Not just Haalu Folhi, Kulhudhuffushi is also known for Masbon’di, a specialty dish made from ground rice, fish and fragrant spices, which are rolled into balls, wrapped in leaves and then baked to perfection. This is a dish popular during Eid celebrations.
The most widely used part of the Kashikeyo (screwpine) plant is its fruit. It has an aromatic taste, and can be used to make different desserts including the increasingly popular cake. In Eydhafushi island of Baa atoll, Kashikeyo Foah is made by slicing and cooking the fruit into pulp. After adding sugar, jasmine water and scraped young coconut, it is cooked further. A bit of corn flour is then added to the mixture and heated until it forms a dough. When it cools down, it is moulded into small balls the size of Foah (betel nuts), hence the name.

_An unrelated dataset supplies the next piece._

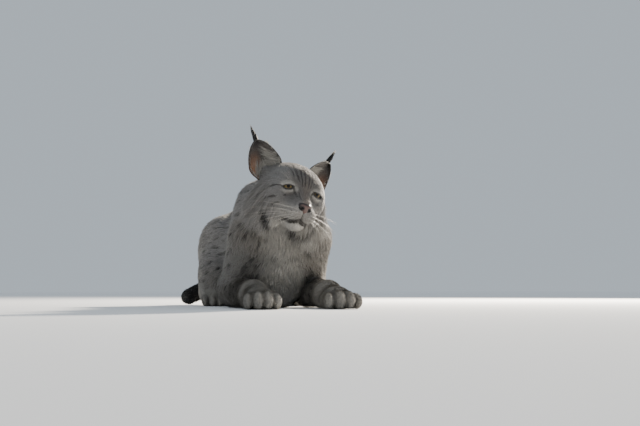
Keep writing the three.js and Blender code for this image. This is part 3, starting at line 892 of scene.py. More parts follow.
def head_colour(q):
    m = on_left(q) + 1.3 * noise_vectors(q, 7, 21)
    side = smooth(20, 56, m[:, 0])
    colour = mix(CROWN, FLANK, np.maximum(side, fade(-30, 20, m[:, 2])))
    nose_top = fade(4, 15, m[:, 0]) * fade(-78, -48, m[:, 1]) * smooth(-24, -14, m[:, 2])
    colour = mix(colour, BRIDGE, 0.7 * nose_top)
    lip = fade(-26, -14, m[:, 2]) * fade(-66, -44, m[:, 1])
    colour = mix(colour, PALE, 0.3 * lip)
    low = fade(-66, -53, m[:, 2] + 0.04 * m[:, 1])
    colour = mix(colour, PALE, 0.85 * low * fade(-20, -10, behind_stripe(m)))
    e = in_eye(m)
    around = np.linalg.norm(e[:, :2] * (0.8, 1.15), axis=-1)
    near = (e[:, 2] > -4).astype(float)
    under = near * fade(13, 20, around) * smooth(-1, -4, e[:, 1])
    over = near * fade(13, 19, around) * smooth(4, 8, e[:, 1])
    colour = mix(colour, PALE, 0.5 * np.clip(under + over, 0, 1))
    corner = near * fade(3, 9, distance(e[:, :2], (-17, 4)))
    colour = mix(colour, PALE, 0.7 * corner)
    dark = np.max(list(face_darks(q, m, e, near)), axis=0)
    # Near-black in the nostrils: painted shade in their hollows.
    in_nostril = fade(5.0, 7.5, distance(m, (9, -NOSE_REACH + 4, -21.5)))
    return mix(mix(colour, SPOT, dark), BLACK, in_nostril)


def throat_bar(inner, *points):
    return on_form(animal, inner, curve_through(points, 10))


THROAT_BARS = [
    throat_bar((0, -150, 150), (22, -290, 148), (42, -268, 160), (62, -256, 170), (84, -226, 184)),
    throat_bar((0, -150, 120), (14, -290, 112), (44, -268, 122), (72, -236, 136)),
]


def coat_colour(p):
    """The coat's colour at points near the skin, in linear light."""
    q = to_head(p)
    on_head = fade(4, 26, skull(q))
    soft = noise(p, 55, 41)
    height = p[:, 2] + 14 * soft
    side = np.abs(p[:, 0])
    back = smooth(225, 300, height) * (1 - smooth(30, 90, side) * 0.6)
    colour = mix(FLANK, BACK, back)
    leg = nearest(upper_arms + forearms + shanks, p, 30)
    colour = mix(colour, LEG, 0.8 * leg)
    paw_share = nearest(fore_paws + hind_paws, p, 26)
    colour = mix(colour, mix(LEG, PALE, 0.35), paw_share)
    under = fade(66, 120, height + 0.35 * side)
    under = under * (1 - leg) * (1 - paw_share)
    chest = fade(-215, -160, p[:, 1]) * fade(20, 84, side + 8 * soft)
    chest = chest * fade(238, 290, height)
    colour = mix(colour, PALE, 0.8 * np.clip(under + chest, 0, 1))
    for bar in THROAT_BARS:
        away, share = to_line(on_left(p), bar)
        bar_share = 0.5 * fade(2, 7, away - 3 * noise(p, 14, 47)) * smooth(0, 0.2, share)
        colour = mix(colour, SPOT, bar_share)
    spots = np.zeros(len(p))
    bodily = on_head < 0.98
    if bodily.any():
        spots[bodily] = spot_share(p[bodily])
    faded = 0.62 + 0.38 * smooth(-0.6, 0.5, noise(p, 26, 43))
    spots *= (1 - 0.75 * under) * (1 - 0.85 * chest) * faded
    colour = mix(colour, SPOT, 0.92 * spots)
    tail_near = fade(0, 14, tail(p))
    along = to_line(p, TAIL)[1]
    colour = mix(colour, BLACK, tail_near * smooth(0.50, 0.58, along + 0.03 * noise(p, 10, 44)))
    headed = on_head > 0.01
    if headed.any():
        colour[headed] = mix(colour[headed], head_colour(q[headed]), on_head[headed])
    tone = 1 + 0.1 * noise(p, 38, 45) + 0.08 * noise(p, 13, 46)
    return np.clip(colour * tone[:, None], 0.002, 1)


# Meshes with colours and a map
PATCH = 0.003
FLOOR_GAP = 0.0003


def paint(mesh, colours):
    """Linear colours on a mesh's points, which the materials read."""
    layer = mesh.color_attributes.new("coat", "FLOAT_COLOR", "POINT")
    filled = np.column_stack([colours, np.ones(len(colours))])
    layer.data.foreach_set("color", filled.astype(np.float32).ravel())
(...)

Ruku Raa (fresh palm toddy) is collected using Raa Ban’dhi (specially made collecting pots) and left overnight to fill after the Raaveriyya (toddy tapper) carefully cuts a flower of the coconut palm tree and wraps it with leaves of screw-pine. Ruku Raa is a sweet non-alcoholic drink which is used in various forms. By heating it, Dhiyaa Hakuru (processed palm toddy) is made and by further cooking this, a creamy paste known as Karu Hakuru is produced. These can be consumed with rice or even chapati.
Any tourist staying in an inhabited island should definitely take advantage of the opportunity to witness the preparation and try authentic local food.